Pubdate: Wed, 17 Aug 2016
Source: Porterville Recorder (CA)
Copyright: 2016 Freedom Communications Inc.


No One Speaks Against Extension

Surprisingly, not one person spoke Tuesday for or against an 
ordinance which will extend the ban on new medical marijuana 
collectives or cooperatives in Tulare County.

Following a detailed staff report into why the county wants to extend 
its interim ordinance prohibiting the establishment of new or 
expansion of existing medical marijuana entities in the county, 
supervisors passed the extension on a 5-0 vote after no one spoke 
during the public comment portion of the hearing.

Supervisors were given many reasons why the development of the 
medical or nonmedical marijuana business in Tulare County is 
unwanted. Among those reasons are crime, use of water, illegal use of 
pesticides and more.

The county first passed an ordinance in 2013 placing a stop on any 
new businesses related to marijuana, medical or otherwise. That was 
extended in 2015 and now appears to be extended at least until 
November when a statewide ballot measure could change the political 
landscape again. Voters will be asked to legalize marijuana in the 
November ballot.

The staff report notes several legislative and regulatory changes to 
marijuana laws, but noted local jurisdictions still have control and 
can impose their only ordinances. The county ordinance only pertains 
to those businesses in the rural areas. Every city has taken its own 
approach, with the city of Porterville allowing medical marijuana 
users up to 12 plants a year, but the city has not allowed dispensaries.

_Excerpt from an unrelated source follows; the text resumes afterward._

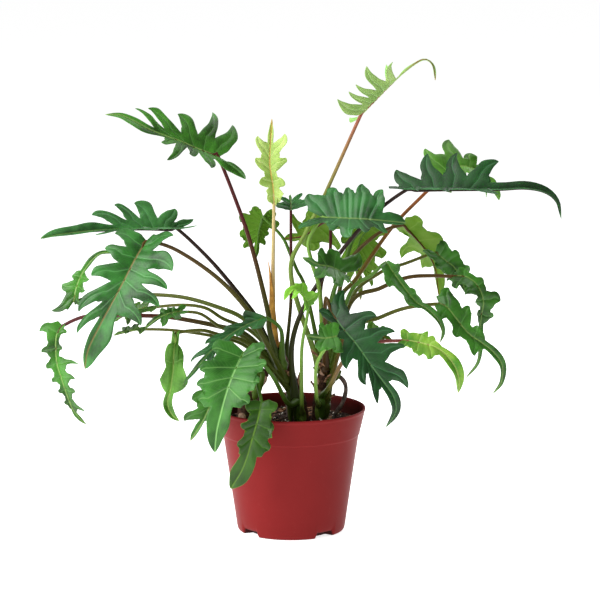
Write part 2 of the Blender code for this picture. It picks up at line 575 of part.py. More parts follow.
def soil_height(across, back):
    """The lumps of the soil's top, flat at the pot's wall."""
    waves = math.sin(0.21 * across + 0.4) * math.cos(0.17 * back)
    waves += 0.6 * math.sin(0.33 * back + 0.1 * across)
    inward = max(0.0, 1 - math.hypot(across, back) / body_radius(SOIL_TOP)) ** 0.5
    return SOIL_LUMP * waves * inward


def build_soil(parts, cutters):
    """Potting soil that fills the pot, with a plain hole for each stem and root in it."""
    profile = hollow_profile(GAP, SOIL_TOP)
    rim = profile[1][0]
    rings = [(rim * ring / SOIL_RINGS, SOIL_TOP) for ring in range(SOIL_RINGS)]
    soil = turned("soil", rings + profile[1:], parts)
    soil.modifiers["turn"].steps = soil.modifiers["turn"].render_steps = SOIL_SIDES
    mesh = applied(soil)
    soil.modifiers.clear()
    soil.data = mesh
    for vert in mesh.vertices:
        if vert.co.z > (SOIL_TOP - 0.1) * MM:
            vert.co.z += soil_height(vert.co.x / MM, vert.co.y / MM) * MM
    boolean(soil, "DIFFERENCE", notch_blocks("notch_room", WALL + GAP, cutters))
    feet = [(stem.route[0][:2], stem.foot) for stem in STEMS.values()]
    feet += [(root[-1][:2], ROOT_RADIUS) for stem in STEMS.values() for root in stem.roots]
    holes = rods("stem_holes", [place for place, radius in feet],
                 [radius + HOLE_ROOM for place, radius in feet], ROOT_FOOT - GAP, SOIL_TOP + 10, cutters)
    boolean(soil, "DIFFERENCE", holes)
    finish(soil, "dark_potting_soil", SOIL_COLOUR, 0.95)


def stem_radius(stem, share):
    """The stem's radius, with a swelling at each of its old leaf rings."""
    plain = stem.foot + (stem.top - stem.foot) * share
    return plain * (1 + 0.05 * math.sin(share * math.tau * STEM_RINGS))


def stem_outside(stem, share, turn):
    """A place on a stem's outside and the way out of it, a turn from the front round the stem."""
    path = Path(stem.route)
    outward = np.array((math.sin(turn), -math.cos(turn), 0.0))
    outward = unit(outward - path.along(share) * (outward @ path.along(share)))
    return path.at(share) + outward * stem_radius(stem, share), outward


def scar(name, place, outward, collection):
    """A round leaf scar: a low stub that stands out of the stem."""
    form = bmesh.new()
    made = bmesh.ops.create_cone(form, cap_ends=True, segments=ROD_SIDES, radius1=SCAR_RADIUS * MM,
                                 radius2=SCAR_RADIUS * 0.8 * MM, depth=2 * SCAR_HEIGHT * MM)
    turn = Vector((0, 0, 1)).rotation_difference(Vector(outward)).to_matrix()
    bmesh.ops.rotate(form, verts=made["verts"], cent=(0, 0, 0), matrix=turn)
    bmesh.ops.translate(form, verts=made["verts"], vec=Vector(place) * MM)
    mesh = bpy.data.meshes.new(name)
    form.to_mesh(mesh)
    form.free()
    return cutter(add_object(name, mesh, collection))


def build_stem(stem, parts, cutters):
    """One woody stem with its leaf scars and the roots that hang from it."""
    path = Path(stem.route)
    shares = np.linspace(0, 1, STEM_STEPS)
    body = tube(stem.name, [stem.route[0]] + [path.at(share) for share in shares if share > 0.2],
                [stem.foot] + [stem_radius(stem, share) for share in shares if share > 0.2], 2, parts)
    for number, (share, turn) in enumerate(stem.scars):
        place, outward = stem_outside(stem, share, math.radians(turn))
        boolean(body, "UNION", scar(f"{stem.name}_scar_{number}", place, outward, cutters))
    for number, route in enumerate(stem.roots):
        path = Path(route)
        places = [path.at(share) for share in np.linspace(0, 1, ROOT_STEPS)]
        root = tube(f"{stem.name}_root_{number}", places, [ROOT_RADIUS] * ROOT_STEPS, 1, cutters)
        boolean(body, "UNION", cutter(root))
    finish(body, f"{stem.name}_bark", STEM_COLOUR, 0.8)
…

The county has only one dispensary and that is in Goshen and has been 
operating since before 2013. The pending ballot measures which will 
ask statewide voters to legalize marijuana for recreational use.

During the staff report, Tulare County Sheriff's Det. Tim Johnson 
said the sheriff's department continues to see a steady increase in 
the number of illegal marijuana grow sites, both on the Valley floor 
and in the mountains. He also said they have busted five honey oil 
(hash) labs in the county, citing the danger those operations pose.

County code enforcement officer Michael Grove said they have seen an 
increase in people inquiring about growing marijuana in the county, 
including a couple of investors looking at ag land to grow marijuana 
should it become legal. He stressed the county has no land zoned to 
allow the growing of marijuana.

"Increased activity (of marijuana) could lead to an increased threat 
to the public's safety," said Ben Ruiz, interim director of the 
county Resource Management Agency.

Supervisor Pete Vander Poel of Tulare was the only board member to 
comment. "This report documents why we need this ordinance in Tulare 
County," he said.

The ordinance approved Tuesday will expire on Sept. 30, but can be 
extended another 22 months by the board.